Authenticity, purpose and transparency
Purpose is also important to Gen Z-ers, and in general a stronger motivator than money. 18-22 year olds have grown up with a global lens thanks to the internet. But more than that, their world has never felt ‘safe’. 9/11 took place either when they were pre-schoolers or before they were born – so they have only ever known a world in which terrorism, extremism, conflict, climate change and environmental anxieties have been the norm. On the one hand, they seek stability, safety and financial security from work, but most importantly they want their labour to be ‘meaningful’, so that they can have an impact for the greater good.
As student Rhiannon explains, “I want to have a rewarding job; to feel like I’m contributing to a bigger helpful scheme.”
Potential employers must be clear about their vision and purpose to attract and retain graduates. But it needs to be more than a mission statement. These young people are wise to ‘fake news’. They can spot inauthenticity a mile off, so a company’s purpose and vision has to cascade right through the organisation: meaningful roles, even at a junior level, with transparency so that young people can understand how they impact the bigger picture.
The 2008 financial crisis coincided with a crucial developmental stage for most Gen Z-ers. Many will have first-hand personal experience of the impact. Some will have seen family or friends losing their jobs. They may even have lost their own homes.
The result is a generation that is more pragmatic, frugal (more 16-22 year olds regularly use savings accounts than ever before), less hedonistic (drug and alcohol abuse is also lower) and more accepting of the fact that they need to be self-reliant than ever before. Gen Z-ers know they need to take ownership of their own careers and future economic fortune. A debt-free university education and buying their own home is largely out of reach and they accept they will have to work hard to gain financial self-sufficiency and stability.
This could be interpreted as an entrepreneurial mindset, but research also shows that many Gen Z-ers are attracted by the potential opportunities offered by larger international organisations: human connection and collaboration, continual personal and leadership development, a global purpose and the chance to travel the world in relative ‘safety’ rather than risking everything to go it alone.

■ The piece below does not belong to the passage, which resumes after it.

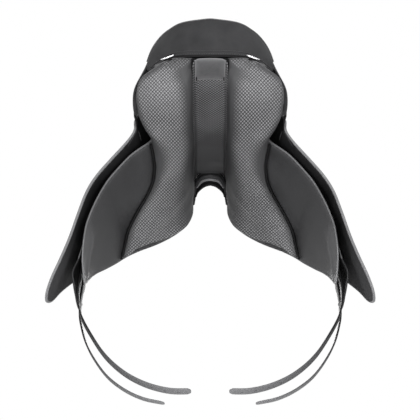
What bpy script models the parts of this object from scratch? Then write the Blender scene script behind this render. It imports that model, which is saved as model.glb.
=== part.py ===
"""A synthetic stock saddle seen whole: seat, tree, panels, flaps, skirts, knee pads, girth straps and dees.

Metres, +Z up, +Y towards the pommel, +X to the rider's right. The origin is in the middle of the gullet
channel, where a saddle rack or the horse's spine runs. Control points give X as a distance from the centre
plane, so one set of numbers builds both sides.
"""

import math

import bmesh
import bpy
from mathutils import Matrix, Vector

# Thicknesses and driving sizes, in metres
SEAT_THICK = 0.012
SEAT_SIDE_SHARES = (0.3, 0.45, 0.8, 1.0)
TREE_THICK = 0.008
CANTLE_PLATE_THICK = 0.005
CANTLE_BACK_THICK = 0.004
SWEAT_THICK = 0.003
FLAP_THICK = 0.004
SKIRT_THICK = 0.0035
SKIRT_LIFT = 0.0054
STRAP_WIDTH = 0.024
STRAP_THICK = 0.0032
STRAP_OFFSET = 0.0075
WEB_OFFSET = 0.0049
GUARD_THICK = 0.0025
KEEPER_CLEARANCE = 0.0008
KEEPER_WALL = 0.0014
KEEPER_LENGTH = 0.018
LINING_THICK = 0.0016
PIPING_RADIUS = 0.0023
WELT_RADIUS = 0.0032
STRAP_REAR_Y = 0.0
STRAP_FRONT_Y = 0.045
HOLE_RADIUS = 0.0025
HOLE_PITCH = 0.025
HOLE_COUNT = 7
HOLE_END_DISTANCE = 0.022
WEB_WIDTH = 0.036
WEB_THICK = 0.002
WIRE_RADIUS = 0.002
BAR_SHARE = 0.935
DEE_WIDTH = 0.028
DEE_DEPTH = 0.020
REAR_DEE_LEAN = Vector((-0.032, -0.769, -0.638))

# Hinge line of a flap and its skirt: X and Z at two stations along the seat's edge
HINGE_REAR = (0.126, -0.080, -0.008)
HINGE_FRONT = (0.066, 0.190, -0.002)
HINGE_MIDDLE_Y = 0.055

# Inner face of the sweat flap, as (X, Z) down the horse's side, at a rear and a front station
SIDE_REAR_Y = -0.075
SIDE_FRONT_Y = 0.130
SIDE_REAR = [(0.112, 0.0), (0.117, -0.028), (0.125, -0.057), (0.144, -0.081), (0.163, -0.101),
             (0.184, -0.133), (0.202, -0.164), (0.217, -0.199), (0.229, -0.234), (0.2366, -0.268),
             (0.2407, -0.303), (0.2425, -0.335), (0.242, -0.372)]
SIDE_FRONT = [(0.066, 0.0), (0.070, -0.028), (0.077, -0.057), (0.095, -0.081), (0.115, -0.101),
              (0.150, -0.133), (0.172, -0.164), (0.181, -0.199), (0.192, -0.234), (0.208, -0.268),
              (0.226, -0.303), (0.235, -0.335), (0.238, -0.372)]
# Extra turn inward of the same face ahead of a station, full at the front edge
SIDE_TURN_Y = (0.120, 0.236)
SIDE_TURN = [(0.003, 0.0), (0.005, 0.0), (0.008, 0.0), (0.012, 0.0), (0.022, 0.0), (0.040, 0.0), (0.048, 0.0),
             (0.030, 0.0), (0.0, 0.0), (0.0, 0.0), (0.0, 0.0), (0.0, 0.0), (0.0, 0.0)]
SWEAT_REAR_EDGE = [(1.3, -0.050), (2, -0.052), (3, -0.060), (4, -0.066), (5, -0.073), (6, -0.078),
                   (7, -0.080), (8, -0.078), (9, -0.073), (10, -0.063), (10.7, -0.052), (11.3, -0.038),
                   (11.75, -0.020)]
SWEAT_FRONT_EDGE = [(1.3, 0.236), (2, 0.237), (3, 0.236), (4, 0.232), (5, 0.219), (6, 0.196),
                    (7, 0.1645), (8, 0.134), (9, 0.102), (10, 0.066), (10.7, 0.044), (11.3, 0.022),
                    (11.75, -0.001)]

# Inner face of the outer flap, at a rear and a front station
FLAP_REAR_Y = -0.090
FLAP_FRONT_Y = 0.130
FLAP_REAR = [(0.128, -0.008), (0.1435, -0.0200), (0.148, -0.038), (0.149, -0.058), (0.1635, -0.085),
             (0.1945, -0.131), (0.2195, -0.170), (0.2366, -0.2075), (0.2505, -0.2566), (0.2635, -0.305),
             (0.280, -0.350), (0.2965, -0.382), (0.3105, -0.4045)]
FLAP_FRONT = [(0.079, -0.004), (0.086, -0.024), (0.096, -0.046), (0.112, -0.068), (0.133, -0.090),
              (0.166, -0.121), (0.191, -0.155), (0.207, -0.193), (0.226, -0.232), (0.246, -0.265),
              (0.268, -0.303), (0.284, -0.342), (0.302, -0.385)]
FLAP_REAR_EDGE = [(0, -0.042), (0.5, -0.070), (1, -0.090), (2, -0.093), (3, -0.090), (4, -0.088),
                  (5, -0.090), (6, -0.092), (7, -0.093), (8, -0.092), (9, -0.088), (10, -0.078),
                  (11, -0.062), (11.7, -0.044),
                  (12.15, -0.026)]
FLAP_FRONT_EDGE = [(0, 0.196), (1, 0.214), (2, 0.230), (3, 0.241), (4, 0.246), (5, 0.240),
                   (6, 0.217), (7, 0.184), (8, 0.150), (9, 0.114), (10, 0.070), (11, 0.032),
                   (11.7, 0.020), (12.15, 0.006)]
NOTCH_Y = (0.060, 0.156)
NOTCH_INDEX = 1.75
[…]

As Greg explains, “I’d be attracted to a job with substantial time away from the office as I’d like to fly free/ keep moving.”

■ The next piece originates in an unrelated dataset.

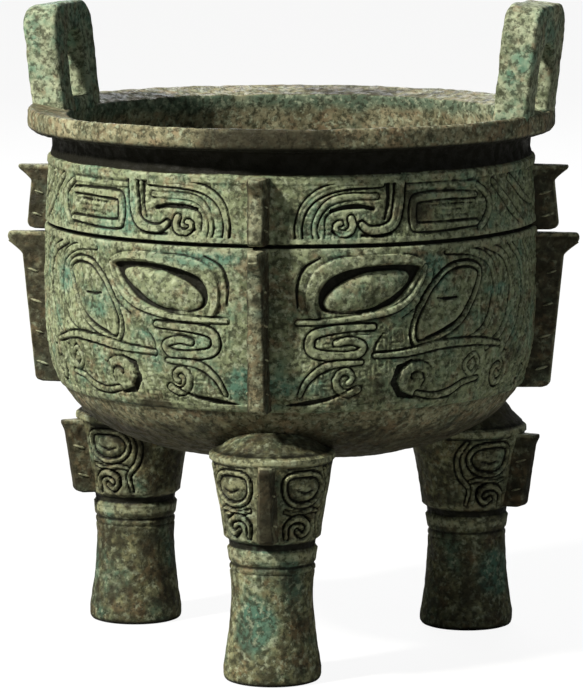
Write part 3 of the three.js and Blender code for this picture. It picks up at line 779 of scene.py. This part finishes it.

It is also clear from the research that Gen Z-ers are determined to maintain a work/life balance. They’ve seen their parents struggle working long hours to make ends meet and although happy to work hard enough to be financially secure, they do not want to burn the candle at both ends continually. What they do want is flexibility: to be trusted to get the work done, to work hours when they are at their most productive, perhaps even to be able to take a sabbatical to explore an interest. Technology is their friend – and a route to becoming more agile. As digital natives, they embrace technology and see developments such as AI and virtual reality as an exciting opportunity to drive innovation, efficiency and save time. It is not a threat.
Employers that empower, provide challenge, flexibility and support, perhaps in an agile working environment will find that Gen Z-ers will not want to jump ship after two years. They are hard-working and fiercely loyal young people who are more likely to stay the course for an extended period if they feel nurtured and appreciated.

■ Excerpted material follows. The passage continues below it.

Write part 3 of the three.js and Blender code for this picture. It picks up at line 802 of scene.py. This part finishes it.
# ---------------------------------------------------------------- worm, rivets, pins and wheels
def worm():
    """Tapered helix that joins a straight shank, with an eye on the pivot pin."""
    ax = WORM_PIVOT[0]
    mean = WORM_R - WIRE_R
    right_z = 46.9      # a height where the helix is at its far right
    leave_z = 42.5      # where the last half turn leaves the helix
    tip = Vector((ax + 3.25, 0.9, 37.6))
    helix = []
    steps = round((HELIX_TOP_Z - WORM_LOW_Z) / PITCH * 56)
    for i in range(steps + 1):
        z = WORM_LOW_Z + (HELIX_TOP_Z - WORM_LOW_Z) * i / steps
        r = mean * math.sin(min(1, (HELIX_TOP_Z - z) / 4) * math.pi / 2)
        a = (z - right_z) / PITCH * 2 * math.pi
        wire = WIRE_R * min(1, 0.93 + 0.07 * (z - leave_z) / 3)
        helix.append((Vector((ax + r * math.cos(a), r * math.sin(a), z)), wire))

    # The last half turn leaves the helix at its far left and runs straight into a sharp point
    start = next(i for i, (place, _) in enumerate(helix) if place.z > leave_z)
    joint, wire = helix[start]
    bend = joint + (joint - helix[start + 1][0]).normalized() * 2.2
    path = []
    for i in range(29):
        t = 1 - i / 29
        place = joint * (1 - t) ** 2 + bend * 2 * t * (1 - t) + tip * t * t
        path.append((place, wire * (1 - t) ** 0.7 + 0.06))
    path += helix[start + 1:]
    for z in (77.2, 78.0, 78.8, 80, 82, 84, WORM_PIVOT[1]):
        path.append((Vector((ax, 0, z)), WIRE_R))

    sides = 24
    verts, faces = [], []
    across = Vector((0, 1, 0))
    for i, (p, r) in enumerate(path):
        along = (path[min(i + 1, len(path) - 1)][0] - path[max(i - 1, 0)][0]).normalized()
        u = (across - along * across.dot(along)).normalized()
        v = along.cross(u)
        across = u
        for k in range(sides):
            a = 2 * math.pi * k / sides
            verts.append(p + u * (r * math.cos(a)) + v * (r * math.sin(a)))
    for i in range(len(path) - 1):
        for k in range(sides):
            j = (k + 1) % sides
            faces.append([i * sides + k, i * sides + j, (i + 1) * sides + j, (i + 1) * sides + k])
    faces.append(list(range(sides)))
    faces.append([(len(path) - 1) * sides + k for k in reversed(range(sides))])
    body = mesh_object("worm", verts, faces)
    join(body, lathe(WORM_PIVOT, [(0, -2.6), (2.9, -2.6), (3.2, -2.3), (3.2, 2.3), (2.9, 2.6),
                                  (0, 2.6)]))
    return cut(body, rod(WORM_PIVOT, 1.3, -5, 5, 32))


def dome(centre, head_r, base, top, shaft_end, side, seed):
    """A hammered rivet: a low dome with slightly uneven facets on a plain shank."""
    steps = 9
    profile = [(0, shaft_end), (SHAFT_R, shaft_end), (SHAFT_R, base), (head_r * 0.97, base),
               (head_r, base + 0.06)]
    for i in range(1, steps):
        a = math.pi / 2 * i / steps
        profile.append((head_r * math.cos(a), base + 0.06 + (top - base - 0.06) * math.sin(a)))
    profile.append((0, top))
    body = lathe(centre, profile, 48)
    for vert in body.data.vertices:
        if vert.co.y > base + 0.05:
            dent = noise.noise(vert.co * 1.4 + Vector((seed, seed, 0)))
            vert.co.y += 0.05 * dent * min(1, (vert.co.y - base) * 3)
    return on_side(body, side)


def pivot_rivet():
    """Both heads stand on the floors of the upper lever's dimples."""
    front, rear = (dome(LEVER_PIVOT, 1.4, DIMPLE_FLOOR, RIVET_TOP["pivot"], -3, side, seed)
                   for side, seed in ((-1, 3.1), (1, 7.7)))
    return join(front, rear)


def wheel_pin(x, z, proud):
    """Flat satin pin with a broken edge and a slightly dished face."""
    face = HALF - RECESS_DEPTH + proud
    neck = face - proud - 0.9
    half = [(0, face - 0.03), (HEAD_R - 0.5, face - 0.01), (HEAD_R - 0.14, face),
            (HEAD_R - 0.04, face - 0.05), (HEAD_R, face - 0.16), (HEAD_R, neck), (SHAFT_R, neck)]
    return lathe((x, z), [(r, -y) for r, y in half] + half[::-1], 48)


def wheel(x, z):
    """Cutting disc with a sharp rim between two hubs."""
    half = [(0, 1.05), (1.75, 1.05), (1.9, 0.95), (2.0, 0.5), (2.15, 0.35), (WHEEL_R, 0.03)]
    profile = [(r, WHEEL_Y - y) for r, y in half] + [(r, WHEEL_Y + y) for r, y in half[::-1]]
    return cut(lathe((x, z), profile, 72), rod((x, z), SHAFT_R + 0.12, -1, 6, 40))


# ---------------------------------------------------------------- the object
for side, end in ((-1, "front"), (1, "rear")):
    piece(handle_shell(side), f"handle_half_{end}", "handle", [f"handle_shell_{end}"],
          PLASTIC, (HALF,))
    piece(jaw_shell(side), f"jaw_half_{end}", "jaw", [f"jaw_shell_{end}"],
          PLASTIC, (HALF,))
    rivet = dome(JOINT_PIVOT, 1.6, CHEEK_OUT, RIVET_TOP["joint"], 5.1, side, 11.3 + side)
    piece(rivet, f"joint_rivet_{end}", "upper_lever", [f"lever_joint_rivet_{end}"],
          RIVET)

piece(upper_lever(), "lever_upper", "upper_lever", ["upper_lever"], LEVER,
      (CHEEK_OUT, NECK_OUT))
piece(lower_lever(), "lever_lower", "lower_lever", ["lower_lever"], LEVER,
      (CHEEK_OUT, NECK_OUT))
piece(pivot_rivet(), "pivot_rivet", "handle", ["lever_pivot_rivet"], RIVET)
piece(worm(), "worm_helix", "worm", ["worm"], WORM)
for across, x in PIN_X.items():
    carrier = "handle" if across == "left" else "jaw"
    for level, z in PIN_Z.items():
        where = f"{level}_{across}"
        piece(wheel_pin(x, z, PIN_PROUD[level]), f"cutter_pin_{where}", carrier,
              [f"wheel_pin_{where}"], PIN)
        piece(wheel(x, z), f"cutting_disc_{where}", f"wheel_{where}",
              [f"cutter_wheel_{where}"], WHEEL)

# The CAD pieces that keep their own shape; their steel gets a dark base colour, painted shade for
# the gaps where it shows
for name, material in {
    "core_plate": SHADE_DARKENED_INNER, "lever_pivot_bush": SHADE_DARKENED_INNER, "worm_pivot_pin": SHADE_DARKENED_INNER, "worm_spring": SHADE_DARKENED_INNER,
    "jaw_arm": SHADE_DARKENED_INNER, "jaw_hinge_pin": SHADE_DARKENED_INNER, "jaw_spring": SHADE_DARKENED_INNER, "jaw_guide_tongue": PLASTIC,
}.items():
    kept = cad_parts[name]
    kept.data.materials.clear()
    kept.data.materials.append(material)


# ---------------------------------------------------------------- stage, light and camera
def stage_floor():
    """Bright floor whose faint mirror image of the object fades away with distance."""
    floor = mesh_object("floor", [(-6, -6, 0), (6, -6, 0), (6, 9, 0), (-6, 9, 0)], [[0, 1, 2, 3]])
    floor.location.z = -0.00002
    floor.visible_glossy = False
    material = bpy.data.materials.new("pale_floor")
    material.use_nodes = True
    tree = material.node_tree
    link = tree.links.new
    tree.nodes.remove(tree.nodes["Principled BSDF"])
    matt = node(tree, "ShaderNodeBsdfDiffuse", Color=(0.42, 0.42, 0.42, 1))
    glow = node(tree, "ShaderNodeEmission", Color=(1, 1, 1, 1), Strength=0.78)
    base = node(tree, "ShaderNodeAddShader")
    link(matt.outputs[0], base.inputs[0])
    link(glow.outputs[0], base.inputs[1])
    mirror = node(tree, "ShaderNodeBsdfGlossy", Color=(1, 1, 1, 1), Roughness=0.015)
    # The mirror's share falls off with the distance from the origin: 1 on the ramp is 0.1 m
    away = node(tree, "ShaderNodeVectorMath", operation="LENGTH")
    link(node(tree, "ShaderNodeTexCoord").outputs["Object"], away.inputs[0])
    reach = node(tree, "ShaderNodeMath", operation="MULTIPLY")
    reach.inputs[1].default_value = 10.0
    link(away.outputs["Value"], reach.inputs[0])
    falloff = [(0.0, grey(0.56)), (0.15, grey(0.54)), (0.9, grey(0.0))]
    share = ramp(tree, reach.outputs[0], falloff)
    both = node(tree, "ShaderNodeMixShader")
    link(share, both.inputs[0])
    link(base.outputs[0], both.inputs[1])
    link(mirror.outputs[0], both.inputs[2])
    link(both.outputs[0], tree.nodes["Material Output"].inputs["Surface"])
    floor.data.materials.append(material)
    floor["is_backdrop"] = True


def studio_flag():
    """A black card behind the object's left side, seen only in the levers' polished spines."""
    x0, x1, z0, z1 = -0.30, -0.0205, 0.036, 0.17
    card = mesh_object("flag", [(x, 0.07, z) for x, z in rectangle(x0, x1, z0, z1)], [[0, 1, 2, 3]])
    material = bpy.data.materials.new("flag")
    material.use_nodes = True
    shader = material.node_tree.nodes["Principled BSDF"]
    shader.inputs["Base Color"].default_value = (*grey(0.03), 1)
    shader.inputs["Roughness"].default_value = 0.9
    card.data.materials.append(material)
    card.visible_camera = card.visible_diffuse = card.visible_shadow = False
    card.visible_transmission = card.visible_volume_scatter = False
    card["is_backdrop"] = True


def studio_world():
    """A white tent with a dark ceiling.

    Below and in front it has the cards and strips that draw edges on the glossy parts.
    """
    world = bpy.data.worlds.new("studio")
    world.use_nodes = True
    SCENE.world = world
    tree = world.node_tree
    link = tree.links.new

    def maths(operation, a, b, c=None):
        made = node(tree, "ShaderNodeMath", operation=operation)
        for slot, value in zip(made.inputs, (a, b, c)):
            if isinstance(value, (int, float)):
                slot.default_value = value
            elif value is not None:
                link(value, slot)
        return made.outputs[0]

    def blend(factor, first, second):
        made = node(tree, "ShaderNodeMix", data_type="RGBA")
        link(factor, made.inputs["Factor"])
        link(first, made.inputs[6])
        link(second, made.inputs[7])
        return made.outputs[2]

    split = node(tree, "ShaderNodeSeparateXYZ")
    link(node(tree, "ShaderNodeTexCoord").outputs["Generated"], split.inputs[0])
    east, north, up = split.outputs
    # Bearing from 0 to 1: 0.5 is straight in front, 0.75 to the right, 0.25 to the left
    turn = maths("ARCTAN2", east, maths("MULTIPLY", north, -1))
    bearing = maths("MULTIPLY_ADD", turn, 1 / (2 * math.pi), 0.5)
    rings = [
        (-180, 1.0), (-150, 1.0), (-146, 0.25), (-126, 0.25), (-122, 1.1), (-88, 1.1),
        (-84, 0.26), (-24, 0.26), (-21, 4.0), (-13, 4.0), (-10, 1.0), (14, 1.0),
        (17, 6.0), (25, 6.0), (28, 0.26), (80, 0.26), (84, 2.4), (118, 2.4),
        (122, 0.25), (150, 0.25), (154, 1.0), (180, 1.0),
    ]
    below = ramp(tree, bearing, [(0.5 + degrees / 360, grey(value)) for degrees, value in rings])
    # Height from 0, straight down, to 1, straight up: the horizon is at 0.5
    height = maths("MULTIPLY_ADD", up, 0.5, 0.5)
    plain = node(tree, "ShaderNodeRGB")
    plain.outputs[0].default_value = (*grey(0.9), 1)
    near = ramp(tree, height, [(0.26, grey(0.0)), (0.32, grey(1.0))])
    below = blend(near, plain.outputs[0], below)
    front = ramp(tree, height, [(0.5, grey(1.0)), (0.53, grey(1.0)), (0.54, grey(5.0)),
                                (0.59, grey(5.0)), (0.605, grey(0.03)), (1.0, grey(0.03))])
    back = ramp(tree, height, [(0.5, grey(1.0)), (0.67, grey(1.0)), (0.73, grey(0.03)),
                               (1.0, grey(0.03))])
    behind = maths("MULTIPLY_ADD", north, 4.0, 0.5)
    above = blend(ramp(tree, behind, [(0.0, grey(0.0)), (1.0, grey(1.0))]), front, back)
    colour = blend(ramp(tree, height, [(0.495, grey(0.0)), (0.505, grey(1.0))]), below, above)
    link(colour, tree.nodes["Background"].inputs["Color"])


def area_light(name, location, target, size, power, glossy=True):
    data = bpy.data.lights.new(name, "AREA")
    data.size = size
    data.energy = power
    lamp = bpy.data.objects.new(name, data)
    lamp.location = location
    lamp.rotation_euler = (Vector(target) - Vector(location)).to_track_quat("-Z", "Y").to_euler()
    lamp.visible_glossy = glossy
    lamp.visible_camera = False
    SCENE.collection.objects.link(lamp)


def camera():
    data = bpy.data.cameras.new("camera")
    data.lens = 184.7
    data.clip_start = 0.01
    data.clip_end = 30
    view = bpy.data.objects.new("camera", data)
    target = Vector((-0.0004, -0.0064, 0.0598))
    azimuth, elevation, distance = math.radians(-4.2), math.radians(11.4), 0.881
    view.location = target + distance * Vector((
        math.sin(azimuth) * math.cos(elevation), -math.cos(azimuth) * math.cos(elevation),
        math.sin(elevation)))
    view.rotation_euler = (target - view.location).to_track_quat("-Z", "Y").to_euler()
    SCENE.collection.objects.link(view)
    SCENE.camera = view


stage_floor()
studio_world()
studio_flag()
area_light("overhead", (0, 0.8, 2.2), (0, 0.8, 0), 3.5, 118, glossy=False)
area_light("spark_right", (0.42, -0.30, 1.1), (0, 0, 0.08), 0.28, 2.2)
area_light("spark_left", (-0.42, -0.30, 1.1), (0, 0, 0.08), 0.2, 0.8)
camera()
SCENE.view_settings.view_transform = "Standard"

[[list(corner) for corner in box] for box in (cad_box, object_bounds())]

Equality, diversity and inclusion
Generation Z is the most diverse generation in history. Most teenagers today have multi-racial friends, they do not remember Clause 28, sexuality is no longer binary, and they interpret the idea of a glass ceiling and gender pay gap as absurd.
Diversity and inclusion is expected to be part of the work culture and employers that only pay lip service will find it difficult to attract and retain young talent.
As second year student Jo says, “I want to work for leaders that are kind, understandable – people to look up to who are supportive and open to new ideas, with morals supporting rights for all.”
So what are the key opportunities for employers that want to maximise the potential of this ‘new’ generation? It is about ensuring your business culture is empowering, purposeful, flexible, transparent and embracing of diversity. This is the way to develop not just your people, but also their loyalty and performance so that they become drivers of your business for the future.